Other new gizmos include body suits, programmable vibrators, and teledildonics. That's a kind of simulated and stimulated reality involving interactive sex toys. Devices like dildos and Fleshlights (male vibrators) connect to computer hookups enabling friends and lovers, or even strangers, to activate wireless erotic play from another room or another country. An interactive Fleshlight might record and transmit the specific speed and force of one user's thrusts, and then translate them into pulses and vibrations on the other end. Webcam users, eat your hearts out.
For those seeking new thrills, obviously, this is a doozy, though some will lament the loss of what used to be the fundamental intimacy of human touch. Futuresex is replete with virtual content and commodified products, and the standard dilemma is whether such mediation enriches or alienates.
In Alone Together (Basic Books, 2011), Sherry Turkle argues that increasing dependence on technology leads to a consequent diminution in personal connections. "Technology is seductive when what it offers meets our human vulnerabilities," she writes. "And as it turns out, we are very vulnerable indeed. We are lonely but fearful of intimacy. Digital connections ... may offer the illusion of companionship without the demands of friendship."
And accompanying that arguably lost intimacy is a loss of privacy wrought by the digital revolution, just as privacy has been sacrificed in other realms of entertainment, work, and communication. Privacy and secrecy have traditionally been fundamental to sexual culture. To digital immigrants like myself, their loss is unnerving. But to digital natives, perhaps it will be liberating.
Freud, Kinsey, Masters and Johnson, Dr. Ruth, and so many other 20th-century sexuality mavens worked to liberate sexual consciousness from the psychological and social isolation of an earlier era, in which the watchword (not just for LGBT soldiers, but for everyone) might have been, "Don't ask, don't tell." For better and worse, sexual images, discussions, and communities are now indelibly part of an open-access civic realm. Futuresex is commodified, archived. Sex has at once become technologically advanced and technologically tainted.

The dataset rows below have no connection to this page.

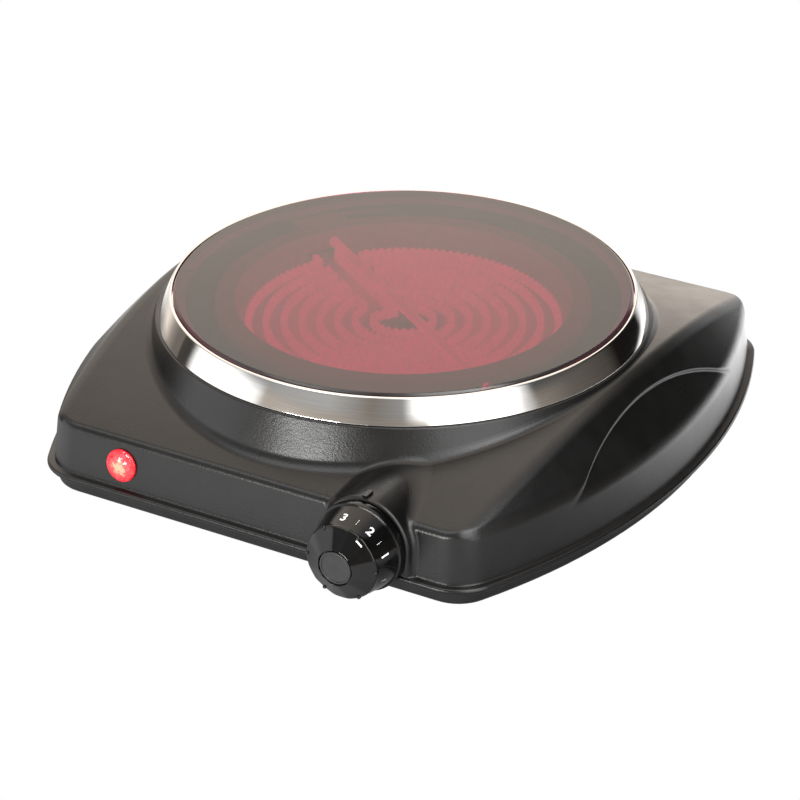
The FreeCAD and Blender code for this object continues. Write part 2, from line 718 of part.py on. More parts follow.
def terminal_block():
    """Three-pole ceramic connector on the base pan."""
    block = box((-19, BLOCK_Y - 8, FLOOR_Z), (19, BLOCK_Y + 8, FLOOR_Z + 15))
    for x in BLOCK_X:
        block = block.cut(rod(2.4, (x, BLOCK_Y - 20, 15), (x, BLOCK_Y + 20, 15)))
        for y in (-4, 4):
            block = block.cut(rod(1.9, (x, BLOCK_Y + y, 17), (x, BLOCK_Y + y, 40)))
    return block


def terminal_sleeves():
    return [tube(1.6, 2.4, (x, BLOCK_Y - 7, 15), (x, BLOCK_Y + 7, 15)) for x in BLOCK_X]


def terminal_screws():
    return [rod(1.8, (x, BLOCK_Y + y, 17.45), (x, BLOCK_Y + y, 20.5)) for x in BLOCK_X for y in (-4, 4)]


EARTH = (-40.0, 70.0)


def earth_screw():
    x, y = EARTH
    head = rod(3.8, (x, y, FLOOR_Z + 2.4), (x, y, FLOOR_Z + 4.4))
    return head.fuse(rod(SCREW_R, (x, y, FLOOR_Z), (x, y, FLOOR_Z + 2.4)))


def earth_tag():
    x, y = EARTH
    ring = tube(SCREW_R + 0.1, 4.2, (x, y, FLOOR_Z + 0.4), (x, y, FLOOR_Z + 1.2))
    neck = box((x + 3.8, y - 1.6, FLOOR_Z + 0.4), (x + 11, y + 1.6, FLOOR_Z + 1.2))
    return ring.fuse(neck)


# ---- internal wires ----------------------------------------------------------
WIRE_R = 1.3


def wires():
    """Each wire keeps to its own height above the pan, so none touch."""
    angle = math.radians(90 + HEATER_TURN)
    out = V(math.cos(angle), math.sin(angle), 0)
    along = V(-math.sin(angle), math.cos(angle), 0)
    tab_a = out * 81 - along * 6
    tab_b = out * 81 + along * 6
    blade_y = BOSS_FACE_Y + SKIN + REG_PLATE_T + REG_SIZE.y + 8
    live = wire_run([(BLOCK_X[2], BLOCK_Y - 8.2, 15), (BLOCK_X[2], BLOCK_Y - 20, 15), (20, 30, 10),
                     (DIAL_X + 8, -50, 10), (DIAL_X + 8, blade_y + 12, DIAL_Z - 8),
                     (DIAL_X + 8, blade_y + 0.3, DIAL_Z - 8)], WIRE_R)
    switched = wire_run([(DIAL_X - 8, blade_y + 0.3, DIAL_Z - 8), (DIAL_X - 8, blade_y + 14, DIAL_Z - 8),
                         (20, -40, 12), (tab_a.x * 0.7, tab_a.y * 0.7, 14),
                         (tab_a.x, tab_a.y, 22), (tab_a.x, tab_a.y, 37.7)], WIRE_R)
    neutral = wire_run([(BLOCK_X[0], BLOCK_Y - 8.2, 15), (BLOCK_X[0], BLOCK_Y - 18, 15),
                        (-40, BLOCK_Y - 22, 20), (tab_b.x, tab_b.y, 24), (tab_b.x, tab_b.y, 37.7)],
                       WIRE_R, 4.0)
    earth = wire_run([(0, BLOCK_Y - 8.2, 15), (0, BLOCK_Y - 22, 15), (-24, BLOCK_Y - 30, 9.5),
                      (EARTH[0] + 18, EARTH[1], 8.8), (EARTH[0] + 11.2, EARTH[1], 8.4)], 1.1, 4.0)
    return {"wire_live": live, "wire_switched": switched, "wire_neutral": neutral,
            "wire_earth": earth}


def lamp_leads():
    leads = []
    for offset, height in ((-1.2, 17.5), (1.2, 20.5)):
        start = on_front(Part.Vertex(offset, 0, -20.3)).Point
        straight = on_front(Part.Vertex(offset, 0, -32)).Point
        leads.append(wire_run([start, straight, (LAMP_X + 30, -72, height),
                               (DIAL_X - 26, -72, height), (DIAL_X - 8 + offset, -80.3, DIAL_Z + 4)],
                              0.8, 4.0))
    return leads


# ---- build -------------------------------------------------------------------
def main():
    housing, riser = housing_and_riser()
    studs, washers, nuts = ring_fixings()
    feet = foot_places()
    save("housing", housing)
    save("riser", riser)
    save("base_pan", base_pan())
    save("housing_brackets", *[housing_bracket(x, y > 0) for x, y in feet])
    save("rubber_feet", *[rubber_foot(x, y) for x, y in feet])
    save("foot_screws", *[pan_head_screw(x, y, 1.2, 13.0) for x, y in feet])
    save("trim_ring", trim_ring())
    save("ring_studs", *studs)
    save("ring_washers", *washers)
    save("ring_nuts", *nuts)
    save("glass_seal", tube(RING_SEAT_R + 0.3, GLASS_R, (0, 0, SEAT_Z), (0, 0, GLASS_LOW)))
    save("glass_plate", glass_plate())
    save("heater_pan", heater_pan())
    save("insulation_base", insulation_base())
    save("insulation_wall", insulation_wall())
    save("heating_ribbon", heating_ribbon())
    save("heater_tabs", *heater_tabs())
    save("limiter_rod", limiter_rod())
    save("limiter_switch", limiter_switch())
    save("limiter_blades", *limiter_blades())
    save("heater_crossbar", crossbar())
    save("heater_springs", leaf_spring(-SPRING_X), leaf_spring(SPRING_X))
    save("heat_shield", heat_shield())
    save("shield_spacers", *shield_spacers())
    save("knob", knob())
    save("knob_cap", knob_cap())
    save("knob_clip", knob_clip())
    save("regulator_shaft", regulator_shaft())
    save("regulator_body", regulator_body())
    save("regulator_plate", regulator_plate())
    save("regulator_screws", *regulator_screws())
    save("regulator_blades", *regulator_blades())
    save("pointer_mark", pointer_mark())
    save("lamp_lens", lamp_lens())
    save("lamp_clip", lamp_clip())
    save("lamp_holder", lamp_holder())
    save("lamp_tube", lamp_tube())
    save("lamp_leads", *lamp_leads())
    save("cable_gland", cable_gland())
    save("gland_cap", gland_cap())
    save("gland_nut", gland_nut())
    save("terminal_block", terminal_block())
    save("terminal_sleeves", *terminal_sleeves())
    save("terminal_screws", *terminal_screws())
    save("earth_screw", earth_screw())
    save("earth_tag", earth_tag())
    for name, wire in wires().items():
        save(name, wire)


main()
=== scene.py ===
import math

import bmesh
import bpy
import numpy as np
from mathutils import Matrix, Vector


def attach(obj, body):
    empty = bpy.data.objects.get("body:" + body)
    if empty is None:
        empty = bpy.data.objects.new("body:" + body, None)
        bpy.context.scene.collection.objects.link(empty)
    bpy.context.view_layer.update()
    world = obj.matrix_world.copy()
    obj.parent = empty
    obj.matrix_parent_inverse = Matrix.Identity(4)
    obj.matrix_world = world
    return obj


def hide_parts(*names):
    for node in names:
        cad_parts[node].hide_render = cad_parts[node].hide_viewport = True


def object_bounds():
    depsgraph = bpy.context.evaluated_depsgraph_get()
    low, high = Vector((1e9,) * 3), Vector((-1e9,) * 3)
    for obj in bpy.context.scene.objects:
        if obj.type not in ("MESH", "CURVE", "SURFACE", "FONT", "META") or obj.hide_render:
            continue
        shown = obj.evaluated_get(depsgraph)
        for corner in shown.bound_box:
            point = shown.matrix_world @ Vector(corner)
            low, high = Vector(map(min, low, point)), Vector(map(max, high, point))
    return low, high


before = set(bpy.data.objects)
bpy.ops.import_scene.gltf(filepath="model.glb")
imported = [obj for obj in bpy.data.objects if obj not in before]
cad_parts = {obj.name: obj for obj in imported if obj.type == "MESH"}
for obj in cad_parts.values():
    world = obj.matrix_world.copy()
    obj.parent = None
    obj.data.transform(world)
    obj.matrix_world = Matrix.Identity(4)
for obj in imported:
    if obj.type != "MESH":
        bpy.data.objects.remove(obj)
CAD_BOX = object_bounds()

# Infrared hot plate.  Shapes are worked out in millimetres in the CAD frame and
# scaled to metres when a mesh is made.
MM = 0.001

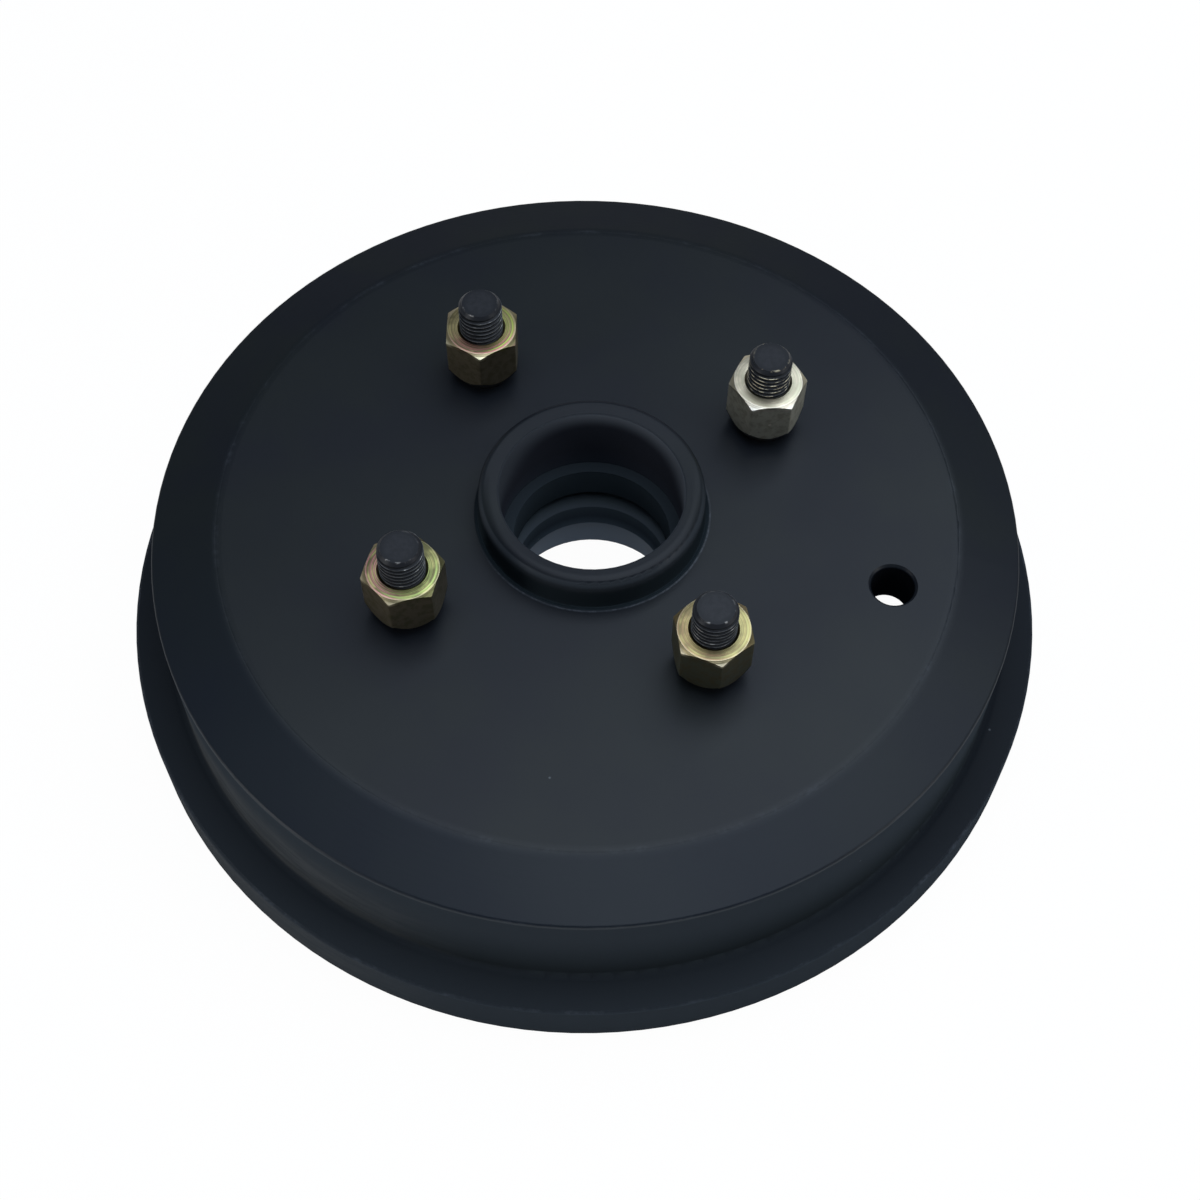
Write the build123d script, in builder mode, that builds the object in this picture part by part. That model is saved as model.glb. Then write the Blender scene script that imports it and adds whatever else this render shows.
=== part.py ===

Prognostications come with the futuresex turf. The artificial-intelligence visionary David Levy: In 30 years, sex with robots will be commonplace. The journalist Liza Mundy: Women are going to want sex more than men do. The political activist Peter Tatchell: In a future nonhomophobic society, as taboos recede, more people are likely to have gay sex.
I won't add my prophecies to the many already out there. I'll just buckle up and try to keep an open mind—come what may.